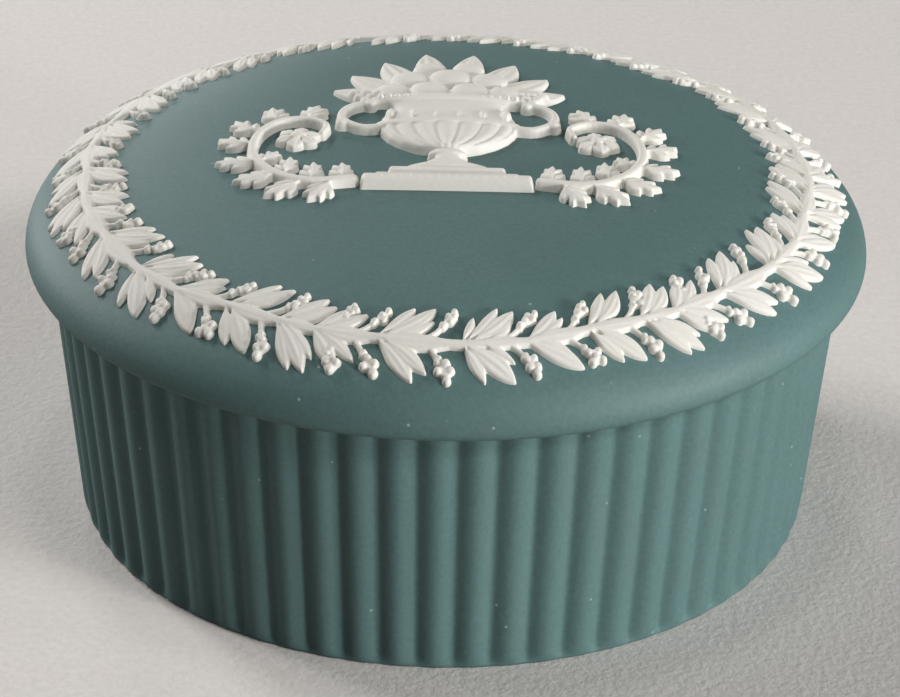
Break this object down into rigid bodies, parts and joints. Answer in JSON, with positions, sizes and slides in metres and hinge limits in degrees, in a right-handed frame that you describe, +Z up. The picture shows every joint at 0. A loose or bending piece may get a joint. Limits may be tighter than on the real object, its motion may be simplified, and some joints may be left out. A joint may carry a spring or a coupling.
{
  "type": "lidded round box",
  "caption": "Low round keepsake box with an upright-reeded wall and a domed lift-off lid that carries a white leaf wreath and an urn relief.",
  "frame": {"origin": "centre of the foot's underside, on the axis of the round box", "axes": "+Z up through the middle of the lid; -Y towards the viewed front, where the urn on the lid stands upright"},
  "size_m": [0.11, 0.11, 0.0508],
  "materials": {
    "teal_stoneware": "matte",
    "white_stoneware": "matte"
  },
  "bodies": {
    "body": {"pot": "teal_stoneware"},
    "cover": {"lid": "teal_stoneware", "wreath_strip_1": "white_stoneware", "wreath_strip_2": "white_stoneware", "wreath_strip_3": "white_stoneware", "wreath_strip_4": "white_stoneware", "wreath_strip_5": "white_stoneware", "wreath_strip_6": "white_stoneware", "wreath_strip_short": "white_stoneware", "relief_urn": "white_stoneware", "relief_spray_left": "white_stoneware", "relief_spray_right": "white_stoneware"}
  },
  "joints": [
    {"name": "lid_lift", "type": "slide", "parent": "body", "child": "cover", "axis": [0, 0, 1], "range_m": [0, 0.06]}
  ]
}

● Written task
Nothing should be changed: write out all of the data as is.

● Answer to the problem
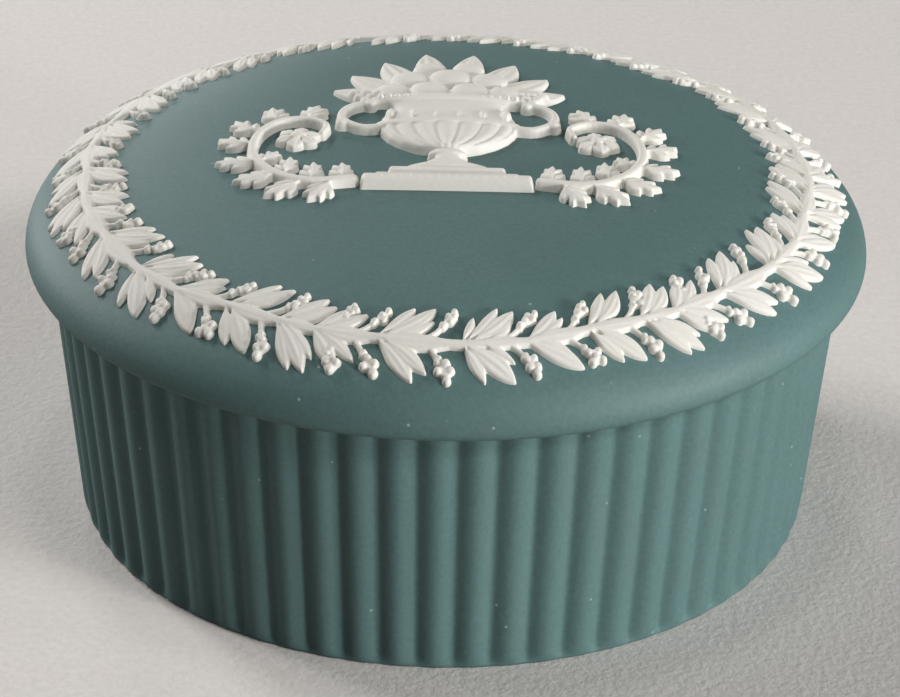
Break this object down into rigid bodies, parts and joints. Answer in JSON, with positions, sizes and slides in metres and hinge limits in degrees, in a right-handed frame that you describe, +Z up. The picture shows every joint at 0. A loose or bending piece may get a joint. Limits may be tighter than on the real object, its motion may be simplified, and some joints may be left out. A joint may carry a spring or a coupling.
{
  "type": "lidded round box",
  "caption": "Low round keepsake box with an upright-reeded wall and a domed lift-off lid that carries a white leaf wreath and an urn relief.",
  "frame": {"origin": "centre of the foot's underside, on the axis of the round box", "axes": "+Z up through the middle of the lid; -Y towards the viewed front, where the urn on the lid stands upright"},
  "size_m": [0.11, 0.11, 0.0508],
  "materials": {
    "teal_stoneware": "matte",
    "white_stoneware": "matte"
  },
  "bodies": {
    "body": {"pot": "teal_stoneware"},
    "cover": {"lid": "teal_stoneware", "wreath_strip_1": "white_stoneware", "wreath_strip_2": "white_stoneware", "wreath_strip_3": "white_stoneware", "wreath_strip_4": "white_stoneware", "wreath_strip_5": "white_stoneware", "wreath_strip_6": "white_stoneware", "wreath_strip_short": "white_stoneware", "relief_urn": "white_stoneware", "relief_spray_left": "white_stoneware", "relief_spray_right": "white_stoneware"}
  },
  "joints": [
    {"name": "lid_lift", "type": "slide", "parent": "body", "child": "cover", "axis": [0, 0, 1], "range_m": [0, 0.06]}
  ]
}